Siempre he creído, mis hermanos, que el juego no es un negocio legítimo. Siempre he creído que el negocio legítimo contempla un intercambio justo de servicios por servicios o de propiedad por propiedad, en el cual ambas partes se benefician. Siempre he creído que cualquier intento de apostar algo por nada, de correr riesgos indebidos, no solo va acompañado de la desmoralización de la integridad comercial, sino también de gran tragedia. En mi experiencia de medio siglo he visto muchas de esas tragedias. Y así, por mi estima hacia ustedes, les advierto contra expansiones imprudentes y la contracción de deudas, y les aconsejo mantenerse, en la medida de lo posible, dentro de terrenos seguros, para que las circunstancias del futuro no se levanten para plagarlos y avergonzarlos; y creo que el Señor querría que hicieran esto porque creo que Él los quiere libres —libres de la esclavitud de deudas onerosas y embarazosas, libres de obligaciones con acreedores que pudieran impedir su servicio en Su gran Causa.
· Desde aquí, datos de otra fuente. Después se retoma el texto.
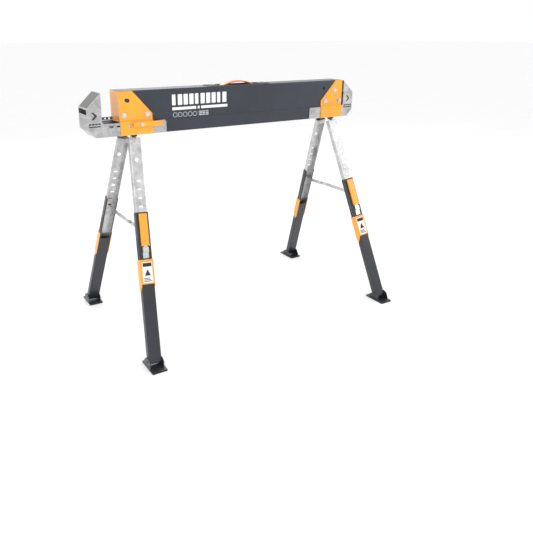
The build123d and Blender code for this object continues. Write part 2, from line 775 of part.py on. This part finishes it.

Creo que Él los quiere libres para realizar Su obra, para responder a los llamados que Él les haga, y he visto demasiados que han tenido dificultades para responder a tales llamados cuando están bajo la esclavitud de la deuda.
Que el Señor los bendiga para que la sabiduría venga con su sacerdocio —una sabiduría superior— y un discernimiento que el Espíritu del Señor les otorgue. Que todo marche bien para ustedes. Han hecho una gran obra por la Iglesia, y sé que están dispuestos a continuar ese gran servicio, y sé que no puede venir mayor felicidad a nuestras vidas que la satisfacción que sigue al servicio sincero, dedicado y útil en la Causa de nuestro Señor.
Que prevalezca entre nosotros aquella unidad por la cual ruega el presidente Clark, que los lazos de hermandad se fortalezcan aun con el paso de los años. Que el Señor nos bendiga para que esa hermandad pueda ser traída en apoyo de nuestro amado Presidente, quien nos representa a todos en su gran administración de esta obra y en su extensión por todo el mundo, ruego en el nombre de Jesús. Amén.